Perspectives 5 min read · June 24, 2026

You don't vibe-code trust

I spent close to fifteen years helping take a credit ratings agency digital. The lesson that stuck has almost nothing to do with technology, and everything to do with what AI is about to do to our industry.

D Dave Warford
CPTO & Cofounder, Bespoke Metrics
You don't vibe-code trust cover

Here's the thing nobody warned me about back then: the software was never the hard part.

When we set out to digitize that company, I assumed the technology would be the mountain. It wasn't. We could build the systems. We had good people and enough room to make mistakes and recover from them. What we couldn't shortcut, no matter how good the engineering got, was the thing sitting underneath all of it: years of methodology, verified data, and a hard-won sense of what a number actually means and whether you can believe it.

You don't vibe-code that. You certainly don't vibe-code a ratings agency.

I think about this constantly right now, because AI has made it look like anyone can build a prequalification tool over a weekend. And honestly, they can build something. A GC's internal team can wire up a form in an afternoon. An AI startup can wrap a model around a questionnaire and put the word "platform" in the pitch deck. The demo looks great. I've seen a few, and some of them are genuinely slick.

But a prequalification isn't a form. The form is maybe twenty percent of the thing, and it's the twenty percent you can see. The part that matters is the eighty percent that never shows up in a demo.

What that eighty percent actually is

Let me be specific, because it's easy to wave your hand at "data" and move on.

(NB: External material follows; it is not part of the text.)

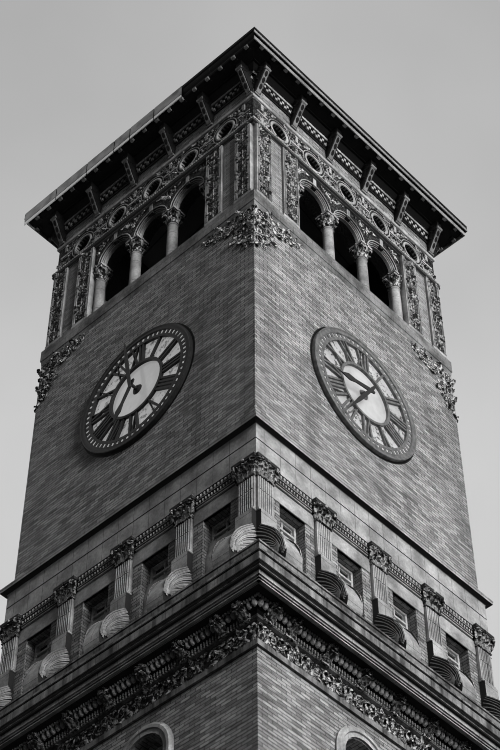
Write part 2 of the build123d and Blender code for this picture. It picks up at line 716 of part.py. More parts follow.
# Capitals of the columns: an eight-sided bell that flares twice, under a square abacus
COLUMN_LEAF_TOP = (COLUMN_CAPITAL_BOTTOM + COLUMN_ABACUS_BOTTOM) / 2
bell_neck = COLUMN_TOP_RADIUS + COLUMN_BELL_STEP
bell_middle = bell_neck + COLUMN_BELL_STEP
bell_stages = (
    (COLUMN_CAPITAL_BOTTOM, COLUMN_LEAF_TOP, bell_neck, bell_middle),
    (COLUMN_LEAF_TOP, COLUMN_ABACUS_BOTTOM, bell_middle, COLUMN_ABACUS_WIDTH / 2),
)
with BuildPart() as belfry_capitals:
    for turn in FACES.values():
        for across in column_row:
            place = plan_point(turn, COLUMN_AXIS, across)
            for bottom, top, low_radius, high_radius in bell_stages:
                with BuildSketch(Plane.XY.offset(bottom)):
                    with Locations(place):
                        RegularPolygon(low_radius, BELL_SIDES)
                flat_growth = (high_radius - low_radius) * math.cos(math.pi / BELL_SIDES)
                extrude(amount=top - bottom, taper=-math.degrees(math.atan(flat_growth / (top - bottom))))
            with BuildSketch(Plane.XY.offset(COLUMN_ABACUS_BOTTOM)):
                with Locations(place):
                    Rectangle(COLUMN_ABACUS_WIDTH, COLUMN_ABACUS_WIDTH)
            extrude(amount=COLUMN_ABACUS_HEIGHT)
    with BuildSketch(Plane.XY.offset(COLUMN_CAPITAL_BOTTOM)):
        Rectangle(2 * PIER_EDGE, 4 * SHAFT_HALF)
        Rectangle(4 * SHAFT_HALF, 2 * PIER_EDGE)
    extrude(amount=ARCH_SPRING - COLUMN_CAPITAL_BOTTOM, mode=Mode.INTERSECT)
write(belfry_capitals, "belfry_capitals")

# Walls over the columns: three arches in two orders, and five oculi through the frieze
for name, turn in FACES.items():
    half_width = wall_half_width(name, UPPER_HALF, UPPER_WALL)
    with BuildPart() as upper_wall:
        for order_face, order_depth, radius in (
            (UPPER_HALF, ORDER_DEPTH, ARCH_OUTER_ORDER),
            (UPPER_HALF - ORDER_DEPTH, UPPER_WALL - ORDER_DEPTH, ARCH_RADIUS),
        ):
            with BuildSketch(face_plane(turn, order_face)):
                with Locations((0, (TORUS_BOTTOM + SOFFIT) / 2)):
                    Rectangle(2 * half_width, SOFFIT - TORUS_BOTTOM)
                with Locations((0, (ARCH_SPRING + TORUS_BOTTOM) / 2)):
                    Rectangle(2 * PIER_EDGE, TORUS_BOTTOM - ARCH_SPRING)
                with Locations([(across, ARCH_SPRING) for across in spaced(ARCH_SPACING, 3)]):
                    RegularPolygon(radius, ARCH_SIDES, mode=Mode.SUBTRACT)
                with Locations([(across, OCULUS_CENTRE) for across in spaced(OCULUS_SPACING, 5)]):
                    RegularPolygon(OCULUS_RADIUS, OCULUS_SIDES, mode=Mode.SUBTRACT)
            extrude(amount=-order_depth)
        keystone_foot = ARCH_SPRING + ARCH_RADIUS
        with BuildSketch(face_plane(turn, UPPER_HALF - ORDER_DEPTH)):
            with Locations([(across, (keystone_foot + TORUS_BOTTOM) / 2)
                            for across in spaced(ARCH_SPACING, 3)]):
                Rectangle(KEYSTONE_WIDTH, TORUS_BOTTOM - keystone_foot)
        extrude(amount=ORDER_DEPTH + KEYSTONE_PROJECTION)
    write(upper_wall, f"upper_wall_{name}")

# Bed mouldings between the brackets: fillets, the chequer of billets, cavetto and ovolo
bed_profile = [
    (UPPER_HALF + 25, BED_MOULD),
    (UPPER_HALF + 25, BED_MOULD + 60),
    (UPPER_HALF + 8, BED_MOULD + 75),
    (UPPER_HALF + 8, BED_MOULD + 110),
    (UPPER_HALF + 30, BED_MOULD + 120),
    (UPPER_HALF + 30, BED_MOULD + 345),
    (UPPER_HALF + 62, BED_MOULD + 355),
    (UPPER_HALF + 62, BED_MOULD + 395),
    (UPPER_HALF + 80, BED_MOULD + 405),
    (UPPER_HALF + 105, BED_MOULD + 480),
    (UPPER_HALF + 175, SOFFIT),
]

# The leaf torus below the frieze, the fillet over it, and the bed mouldings
moulded_courses(
    "upper_mouldings",
    [
        (UPPER_HALF, TORUS_BOTTOM),
        (SHAFT_HALF - 15, TORUS_BOTTOM),
        (SHAFT_HALF - 5, TORUS_BOTTOM + 110, -18),
        (SHAFT_HALF + 10, TORUS_BOTTOM + 120),
        (SHAFT_HALF - 20, FRIEZE_BOTTOM - 20, 10),
        (UPPER_HALF, FRIEZE_BOTTOM),
    ],
    [
        (UPPER_HALF, FRIEZE_TOP),
        (UPPER_HALF + 25, FRIEZE_TOP),
        (UPPER_HALF + 45, FRIEZE_TOP + 50, -10),
        (UPPER_HALF + 45, BRICK_BAND),
        (UPPER_HALF, BRICK_BAND),
    ],
    [(UPPER_HALF, BED_MOULD), *bed_profile, (UPPER_HALF, SOFFIT)],
)

# Raking brackets under the eaves, cut over the bed mouldings
bracket_underside = [
    (UPPER_HALF, BRACKET_FOOT),
    (UPPER_HALF + 40, BRACKET_FOOT + 20),
    (UPPER_HALF + BRACKET_REACH - 25, SOFFIT - 270),
    (UPPER_HALF + BRACKET_REACH, SOFFIT - 170),
    (UPPER_HALF + BRACKET_REACH, SOFFIT),
]
with BuildPart() as eave_brackets:
    for turn in FACES.values():
        for across in spaced(BRACKET_SPACING, 6):
            with BuildSketch(section_plane(turn, across)):
                with BuildLine():
                    draw_outline([*bracket_underside, *reversed(bed_profile), (UPPER_HALF, BED_MOULD)])
                make_face()
            extrude(amount=BRACKET_WIDTH / 2, both=True)
write(eave_brackets, "eave_brackets")

# Eaves: flat soffit, and a crown moulding that ends in the gutter's lip
moulded_courses("eaves", [
    (UPPER_HALF - UPPER_WALL, SOFFIT),
    (EAVES_FILLET_HALF - 20, SOFFIT),
    (EAVES_FILLET_HALF, SOFFIT + 30),
    (EAVES_FILLET_HALF, EAVES_FILLET),
    (EAVES_HALF - 20, EAVES_TOP - 60, -18),
    (EAVES_HALF, EAVES_TOP - 50),
    (EAVES_HALF, EAVES_TOP),
    (UPPER_HALF - UPPER_WALL, EAVES_TOP),
])

# Low hipped roof, a shell that closes on a small square cap
with BuildPart() as roof:
    with BuildSketch(Plane.XY.offset(EAVES_TOP)):
        Rectangle(2 * ROOF_HALF, 2 * ROOF_HALF)
    roof_rise = ROOF_APEX - EAVES_TOP
    slope = math.degrees(math.atan((ROOF_HALF - ROOF_CAP_HALF) / roof_rise))
    extrude(amount=roof_rise, taper=slope)
    inner_rise = roof_rise - ROOF_THICKNESS
    inner_half = ROOF_HALF - ROOF_THICKNESS * (ROOF_HALF - ROOF_CAP_HALF) / roof_rise
    with BuildSketch(Plane.XY.offset(EAVES_TOP)):
        Rectangle(2 * inner_half, 2 * inner_half)
    inner_slope = math.degrees(math.atan((inner_half - ROOF_CAP_HALF) / inner_rise))
    extrude(amount=inner_rise, taper=inner_slope, mode=Mode.SUBTRACT)
write(roof, "roof")
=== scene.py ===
import math

import bpy
from mathutils import Matrix, Vector


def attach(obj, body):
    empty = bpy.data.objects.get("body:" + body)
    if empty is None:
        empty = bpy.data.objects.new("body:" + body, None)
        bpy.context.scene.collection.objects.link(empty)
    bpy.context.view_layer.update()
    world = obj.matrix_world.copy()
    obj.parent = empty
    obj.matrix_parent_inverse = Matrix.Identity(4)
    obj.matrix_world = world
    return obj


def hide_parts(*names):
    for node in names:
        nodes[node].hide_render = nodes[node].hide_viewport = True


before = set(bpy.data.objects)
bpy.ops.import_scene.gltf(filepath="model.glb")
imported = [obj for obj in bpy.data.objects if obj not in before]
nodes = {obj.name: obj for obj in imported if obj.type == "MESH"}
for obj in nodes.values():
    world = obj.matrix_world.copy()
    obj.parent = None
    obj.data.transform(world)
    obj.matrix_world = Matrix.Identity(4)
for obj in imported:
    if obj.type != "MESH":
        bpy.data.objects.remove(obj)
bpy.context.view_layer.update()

bpy.ops.object.select_all(action="DESELECT")

# The view from the pavement: the eye is 1.6 m above the ground, near the diagonal between the
# front and the left face, and a long lens looks steeply up at the clock storey.
EYE = (-19.012, -17.748, 1.60)
YAW, PITCH, ROLL = 0.8224, 0.8642, -0.0036
LENS_MM, PIXEL_FILTER = 91.6, 1.0

looking = Vector((math.sin(YAW) * math.cos(PITCH), math.cos(YAW) * math.cos(PITCH), math.sin(PITCH)))
level_right = Vector((math.cos(YAW), -math.sin(YAW), 0))
level_up = level_right.cross(looking)
right_way = level_right * math.cos(ROLL) + level_up * math.sin(ROLL)
up_way = level_up * math.cos(ROLL) - level_right * math.sin(ROLL)
bpy.ops.object.camera_add(location=EYE)
camera = bpy.context.object
camera.rotation_euler = Matrix((right_way, up_way, -looking)).transposed().to_euler()
camera.data.sensor_width = 36
camera.data.lens = LENS_MM
bpy.context.scene.camera = camera
bpy.context.scene.view_settings.view_transform = "Standard"
bpy.context.scene.cycles.filter_width = PIXEL_FILTER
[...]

It's the data itself, first. Ten years of subcontractor financials, safety records, project history, and qualification decisions across thousands of GC and sub relationships. You can't synthesize history. A tool built last month has nothing real to reason over, and no amount of compute conjures up data that was never collected.

It's verification, which is the unglamorous one nobody wants to talk about. Anyone can collect self-reported numbers. We check the data a sub submits against the source documents behind it: the financial statements, the certificate of insurance, the bonding letter, the OSHA logs. Knowing how to read those documents, pull the right figures, normalize them so a profile compares cleanly against every other one, and catch the number that doesn't match what was claimed, that's a craft. And turning that craft into something that runs at scale isn't the easy part of the software, it's the hardest engineering we do. You build it by doing the work over and over, and being on the hook when you get it wrong. There's no weekend version of that.

It's the network, and the fact that it's standardized. The whole thing compounds because a sub fills it out once and every GC reads the same profile. A newcomer starts with neither side of that and an empty database.

And it's trust, which is the slowest of all. Risk managers put real liability on the line when they lean on this data. They trust it because of track record, not because somebody shipped a clean interface. Trust is the one thing you genuinely cannot fake, and it's usually the first thing people assume they can skip.

AI doesn't level this. It widens it.

Here's the part I find most interesting, and a little counterintuitive. The instinct is that AI lets a newcomer leapfrog all of this. In a data business, it does the opposite.

An AI assistant is only ever as good as the verified data it can reach. Point a very capable model at thin or unverified data and you get answers that are confident, fluent, and wrong. In prequalification, the confident wrong answer is the dangerous one, because someone is about to stake a contract on it. So as AI spreads, the companies sitting on deep, verified data get more valuable, not less. The vibe-coded tool gets exposed faster than it used to, because now it's generating authoritative-sounding output on a foundation of nothing.

Do the hard part first

Which is, I'll admit, why I'm more excited about what comes next than nervous about it.

The verified data, the methodology, the standardized network, the trust that took years to earn, none of that is something we're scrambling to assemble now. It's the foundation we've been building at COMPASS from the start. AI doesn't replace it. It makes it more valuable. We're leaning into AI deliberately, and we can do that with confidence precisely because what sits underneath is already verified, already standardized, already trusted. That's the whole difference between an assistant that guesses and one that actually knows.

And the payoff doesn't land on us, it lands on the people doing the work. The sub who fills it out once and gets read fairly by every GC on the platform. The risk manager who can put their name behind a decision because the number underneath it holds. That's who the hard part is for.

So the work goes on the way it always has. Do the hard, unglamorous part first. Then let the new stuff build on top of something real. The good news for anyone willing to do it that way: the foundation is the one part nobody can skip, including us.

“As AI spreads, the companies sitting on deep, verified data get more valuable, not less.”